As former Governor of Pennsylvania Gifford Pinchot explained, “It must be remembered that monopolistic control was infinitely more potent in the West, in those days, than in the East. The big fellow had control of the little fellow to an infinitely greater extent west of the Father of Waters than east of it.” Speculators, monopolists, and plutocrats were taking over America, and those that stood in their way did not stand a chance.
Henry Adams and Charles Francis Adams, Jr. prophetically wrote in the late 1800s:
The belief is common in America that the day is at hand when corporations far greater than the Erie – swaying power such as has never in the world’s history been trusted in the hands of mere private citizens, controlled by single men like Vanderbilt, or by cominations of men like Fisk and Gould… after having created a system of quite but irresistible corruption – will ultimately succeed in directing government itself.
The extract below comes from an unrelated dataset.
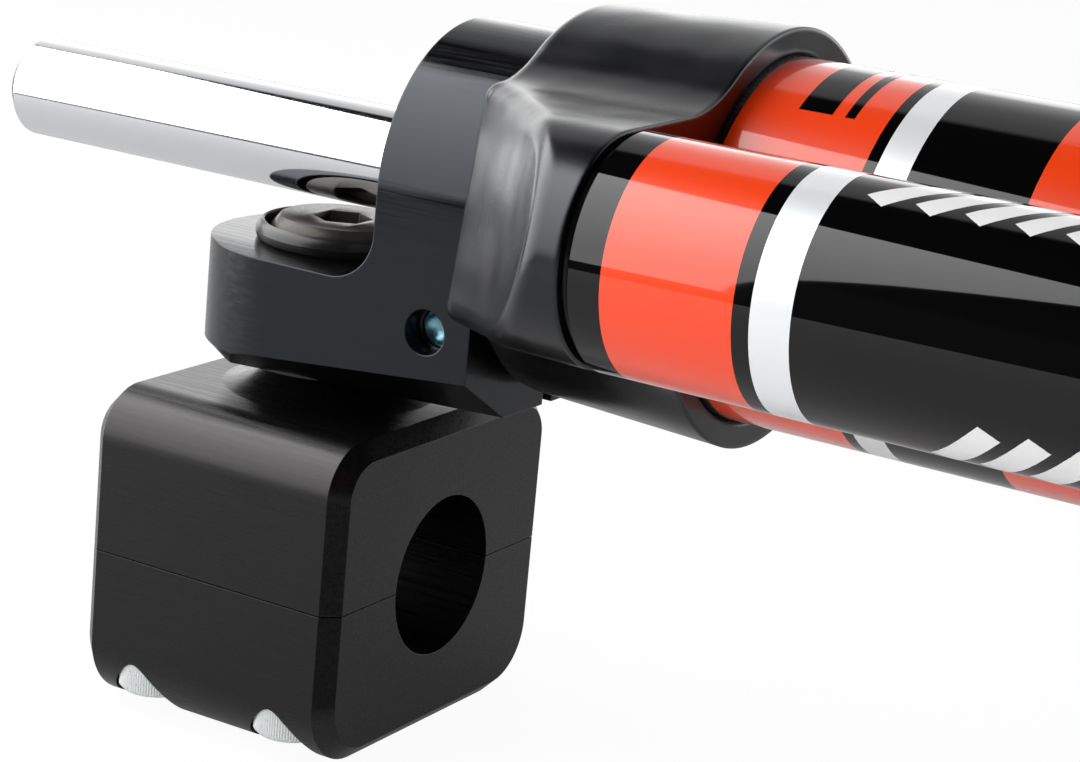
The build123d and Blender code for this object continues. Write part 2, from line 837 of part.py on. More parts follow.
def make_piston_band():
    """Wear band round the piston."""
    half = piston_band_width / 2
    outer = main_tube_inner - running_gap
    inner = outer - piston_band_thickness + static_gap
    return tube_x(piston_centre - half, piston_centre + half, outer, inner, damper_axis)


def make_shims():
    """Stack of valve shims on each side of the piston, smaller towards its nut."""
    shims = []
    for index in range(shim_count):
        start = piston_centre - piston_length / 2 - (index + 1) * shim_thickness
        radius = shim_largest - index * shim_step
        shim = tube_x(start, start + shim_thickness, radius, shaft_radius + static_gap, damper_axis)
        shims += [shim, mirror(shim, about=middle_plane)]
    return Compound(children=shims)


def make_piston_nuts():
    """Collars that hold the shims and the piston on the shaft."""
    start = piston_centre - piston_stack / 2
    nut = hex_x(start, start + piston_nut_length, 2 * piston_nut_radius, damper_axis)
    nut -= rod_x(start, start + piston_nut_length, shaft_radius + static_gap, damper_axis)
    return both_ends(nut)


def floating_place():
    """X of the floating piston's front face."""
    return spigot_end + floating_setback


def make_floating_piston():
    """Ring piston between oil and gas, running between the reservoir and transfer tubes."""
    start = floating_place()
    end = start + floating_length
    radius = reservoir_inner - running_gap
    inner = transfer_tube_radius + running_gap
    groove = o_ring_groove_width / 2
    middle = start + floating_length / 2
    piston = tube_x(start, end, radius, inner, reservoir_axis)
    piston -= tube_x(end - floating_cup_depth, end, radius - floating_cup_wall, inner + floating_cup_wall, reservoir_axis)
    piston -= tube_x(middle - groove, middle + groove, radius + 1, radius - o_ring_section, reservoir_axis)
    return piston


def make_floating_o_ring():
    """O-ring round the floating piston."""
    middle = floating_place() + floating_length / 2
    major = reservoir_inner - running_gap - o_ring_section / 2
    return o_ring_x(middle, major, reservoir_axis)


def flats_bar(start, end, radius, flats):
    """Round bar along X with two flats, so that it can slide but not turn."""
    y, z = reservoir_axis
    return rod_x(start, end, radius, reservoir_axis) & (
        Pos((start + end) / 2, y, z) * Box(end - start, flats, 4 * radius)
    )


def needle_seat():
    """X of the edge that the needle closes."""
    return 2 * piston_centre - passage_end() - passage_radius


def needle_start():
    """X of the needle's point when the adjuster is fully open."""
    entry = passage_radius * needle_tip_length / needle_taper_end
    return needle_seat() - entry + 2 * running_gap + needle_lift


def needle_end():
    """X of the needle's outer end, inside the plug."""
    return rear_face + plug_hex_height - 1


def make_adjuster_needle():
    """Needle with a conical point, guided by its flats and threaded for the knob's stem."""
    start = needle_start()
    root = start + needle_tip_length
    point = turned_x([(start, 0), (root, needle_taper_end), (root, 0)], reservoir_axis)
    needle = flats_bar(root, needle_end(), needle_radius, needle_flats) + point
    threaded_from = root + needle_point_depth
    return needle - rod_x(threaded_from, needle_end(), needle_thread / 2 + running_gap, reservoir_axis)


def make_adjuster_plug():
    """Hexagon-headed plug that guides the needle and carries the knob."""
    top = rear_face + plug_hex_height
    plug = rod_x(rear_face - plug_depth, rear_face, plug_radius, reservoir_axis)
    plug += hex_x(rear_face, top, plug_hex, reservoir_axis)
    plug += rod_x(top, top + knob_journal_length, knob_journal_radius, reservoir_axis)
    guide = flats_bar(
        rear_face - plug_depth, top, needle_radius + running_gap, needle_flats + 2 * running_gap
    )
    stem_way = rod_x(top - 1, top + knob_journal_length, needle_thread / 2 + stem_way_gap, reservoir_axis)
    return plug - guide - stem_way


def make_adjuster_knob():
    """Scalloped knob on the plug's journal; its stem drives the needle."""
    start = rear_face + plug_hex_height + face_gap
    end = start + knob_length
    knob = rod_x(start, end, knob_radius, reservoir_axis)
    rims = knob.edges().filter_by(GeomType.CIRCLE)
    knob = chamfer(rims, knob_edge)
    y, z = reservoir_axis
    for index in range(knob_scallops):
        angle = 2 * math.pi * index / knob_scallops
        reach = knob_radius + knob_scallop_radius * 0.45
        scallop_axis = (y + reach * math.cos(angle), z + reach * math.sin(angle))
        knob -= rod_x(start, end, knob_scallop_radius, scallop_axis)
    pocket_end = rear_face + plug_hex_height + knob_journal_length + face_gap
    knob -= rod_x(start, pocket_end, knob_journal_radius + running_gap, reservoir_axis)
    stem_start = needle_start() + needle_tip_length + needle_point_depth + needle_lift + face_gap
    return knob + rod_x(stem_start, pocket_end + 1, needle_thread / 2, reservoir_axis)


def make_gas_valve():
    """Gas filling valve screwed into the side of the rear cap's small boss."""
    x, seat = valve_place()
    z = reservoir_axis[1]
    valve = rod_y(seat, seat + valve_depth, valve_radius, x, z)
    hexagon = extrude(RegularPolygon(valve_hex / 2, 6, major_radius=False), valve_hex_height)
    valve += Pos(x, seat, z) * Rot(90, 0, 0) * hexagon
    stem_end = seat - valve_hex_height - valve_stem_length
    valve += rod_y(stem_end, seat - valve_hex_height, valve_stem_radius, x, z)
    return valve - rod_y(stem_end, stem_end + valve_stem_length / 2, valve_core_radius, x, z)


def make_valve_cap():
    """Screw cap over the valve's stem."""
    x, seat = valve_place()
    z = reservoir_axis[1]
    base = seat - valve_hex_height
    end = base - valve_cap_length
    cap = rod_y(end, base, valve_cap_radius, x, z)
    cap = chamfer(cap.edges().sort_by(Axis.Y)[0], valve_cap_edge)
    return cap - rod_y(base - valve_stem_length - 0.4, base, valve_stem_radius + static_gap, x, z)


def make_jam_nut():
    """Thin hexagon nut that locks the rod end."""
    nut = hex_x(shaft_shoulder, rod_end_start, jam_nut_hex, damper_axis)
    return nut - rod_x(shaft_shoulder, rod_end_start, stud_diameter / 2 + static_gap, damper_axis)


def make_rod_end():
    """Female rod end with a round eye and a shank with two wrench flats."""
    y, z = damper_axis
    head = rod_z(z - rod_end_width / 2, z + rod_end_width / 2, rod_end_head / 2, rod_end_centre, y)
    shank_end = rod_end_centre - rod_end_race / 2
    shank = rod_x(rod_end_start, shank_end, rod_end_shank / 2, damper_axis)
    shank = chamfer(shank.edges().sort_by(Axis.X)[0], rod_end_shank_edge)
    body = head + shank
    flats_place = rod_end_start + rod_end_flats_inset + rod_end_flats_length / 2
    flats = Box(rod_end_flats_length, rod_end_shank, rod_end_shank)
    flats -= Box(rod_end_flats_length, rod_end_shank, rod_end_flats)
    body -= Pos(flats_place, y, z) * flats
    body -= rod_x(rod_end_start, shaft_shoulder + stud_length + 1, stud_diameter / 2 + static_gap, damper_axis)
    eye = rod_z(z - rod_end_width, z + rod_end_width, rod_end_race / 2 + static_gap, rod_end_centre, y)
    return body - eye


def make_rod_end_race():
    """Bearing ring in the rod end's eye."""
    race = Cylinder(rod_end_race / 2, rod_end_race_width) - Sphere(rod_end_ball / 2 + running_gap)
    return Pos(rod_end_centre, *damper_axis) * race


def make_rod_end_ball():
    """Bored ball in the rod end."""
    ball = Sphere(rod_end_ball / 2) & Box(rod_end_ball, rod_end_ball, rod_end_ball_width)
    ball -= Cylinder(rod_end_bore / 2, rod_end_ball_width)
    return Pos(rod_end_centre, *damper_axis) * ball


pieces = {
    "clamp_upper": make_clamp_upper,
    "clamp_lower": make_clamp_lower,
    "clamp_screws": make_clamp_screws,
    "pivot_screw": make_pivot_screw,
    "bearing_ball": make_bearing_ball,
    "bearing_race": make_bearing_race,
    "race_clip": make_race_clip,
    "seal_ring_upper": make_seal_ring_upper,
    "seal_ring_lower": make_seal_ring_lower,
    "mount_arm": make_mount_arm,
    "pinch_screw": make_pinch_screw,
    "front_cap": make_front_cap,
    "rear_cap": make_rear_cap,
    "main_tube": make_main_tube,
    "reservoir_tube": make_reservoir_tube,
    "transfer_tube": make_transfer_tube,
    "tube_o_rings": make_tube_o_rings,
    "reservoir_o_rings": make_reservoir_o_rings,
    "bushings": make_bushings,
    "shaft_seals": make_shaft_seals,
    "wipers": make_wipers,
    "shaft": make_shaft,
    "piston": make_piston,
    "piston_band": make_piston_band,
    "shims": make_shims,
    "piston_nuts": make_piston_nuts,
    "floating_piston": make_floating_piston,
    "floating_o_ring": make_floating_o_ring,
    "adjuster_plug": make_adjuster_plug,
    "adjuster_needle": make_adjuster_needle,
    "adjuster_knob": make_adjuster_knob,
    "gas_valve": make_gas_valve,
    "valve_cap": make_valve_cap,
    "jam_nut": make_jam_nut,
    "rod_end": make_rod_end,
    "rod_end_race": make_rod_end_race,
    "rod_end_ball": make_rod_end_ball,
}

os.makedirs("parts", exist_ok=True)
for name, make in pieces.items():
    export_step(make(), f"parts/{name}.step")
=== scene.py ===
import math

import bpy
from mathutils import Euler, Matrix, Vector


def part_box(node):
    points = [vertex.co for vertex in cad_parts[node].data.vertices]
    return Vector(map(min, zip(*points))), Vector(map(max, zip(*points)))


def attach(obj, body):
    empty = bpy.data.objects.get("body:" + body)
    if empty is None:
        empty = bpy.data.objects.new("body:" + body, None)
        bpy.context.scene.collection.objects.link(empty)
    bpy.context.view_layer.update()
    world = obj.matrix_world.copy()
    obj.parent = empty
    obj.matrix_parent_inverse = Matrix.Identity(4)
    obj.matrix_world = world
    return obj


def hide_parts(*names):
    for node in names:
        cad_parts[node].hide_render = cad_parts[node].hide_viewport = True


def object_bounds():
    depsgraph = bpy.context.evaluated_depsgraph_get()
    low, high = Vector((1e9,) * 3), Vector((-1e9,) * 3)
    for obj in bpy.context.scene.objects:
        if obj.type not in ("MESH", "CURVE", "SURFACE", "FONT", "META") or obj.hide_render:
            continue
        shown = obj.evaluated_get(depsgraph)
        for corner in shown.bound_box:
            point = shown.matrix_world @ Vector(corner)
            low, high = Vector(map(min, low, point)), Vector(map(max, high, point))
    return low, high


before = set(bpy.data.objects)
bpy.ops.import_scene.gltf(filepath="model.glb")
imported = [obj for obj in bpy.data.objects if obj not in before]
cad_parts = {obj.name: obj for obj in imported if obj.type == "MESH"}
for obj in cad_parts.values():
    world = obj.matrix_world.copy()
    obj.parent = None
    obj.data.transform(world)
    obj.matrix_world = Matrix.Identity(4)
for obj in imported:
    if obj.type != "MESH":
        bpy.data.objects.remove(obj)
CAD_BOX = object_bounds()

bl_info = {
    "name": "Steering damper",
    "version": (1, 0, 0),
    "blender": (4, 5, 0),
    "location": "View3D > Sidebar > Damper",
    "description": "Dresses the packed steering damper with modelled pieces, finishes and stage",
    "category": "Object",
}

MM = 0.001

# Points closer together than this count as one
HAIR = 0.001 * MM

# How far a cutter stands out of the piece it cuts
OVERRUN = 1 * MM

# How high the fine grain of a finish stands
GRAIN_HEIGHT = 0.02 * MM


# The frame's own sizes, which the pieces take over

class NodeBox:
    """Lowest corner, highest corner and centre of a frame node."""

    def __init__(self, node):
        self.low, self.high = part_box(node)
        self.middle = (self.low + self.high) / 2


SHAFT = NodeBox("shaft")
MAIN_TUBE = NodeBox("main_tube")
RESERVOIR_TUBE = NodeBox("reservoir_tube")
FRONT_CAP = NodeBox("front_cap")
CLAMP_SCREWS = NodeBox("clamp_screws")
PIVOT_SCREW = NodeBox("pivot_screw")
SEAL_RING = NodeBox("seal_ring_upper")
PINCH_SCREW = NodeBox("pinch_screw")
JAM_NUT = NodeBox("jam_nut")


def linear(code):
    """sRGB hex code to linear red, green, blue and full alpha."""
    coded = [int(code[i:i + 2], 16) / 255 for i in (1, 3, 5)]
    return (*(c / 12.92 if c <= 0.04045 else ((c + 0.055) / 1.055) ** 2.4 for c in coded), 1.0)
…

Congressman James B. Weaver, the populist presidential candidate for first the Greenback Party in 1880, then the People’s Party in 1892, described the ails of the American political system which still plague us today when he wrote in 1892, “Public sentiment is not observed. The wealthy and powerful gain a ready hearing, but the plodding, suffering, unorganized complaining multitude are spurned and derided.”
The 19th century truly was a pivotal period of time in American history. It was during this century that the government formed by the Founding Fathers morphed from an instrument which served the American people to one which served private economic interests to the detriment of the average American worker, farmer, craftsman, and independent businessman.
Writing in Mein Kampf, Adolf Hitler succinctly explained exactly where America went wrong during the 19th century:
… as economic interests begin to predominate over the racial and cultural instincts in a people or a State, these economic interests unloose the causes that lead to the subjugation and oppression [of those people or State].
Perhaps unknowingly, Adolf Hitler perfectly described the United States of America during the 19th century – and it’s only gotten worse.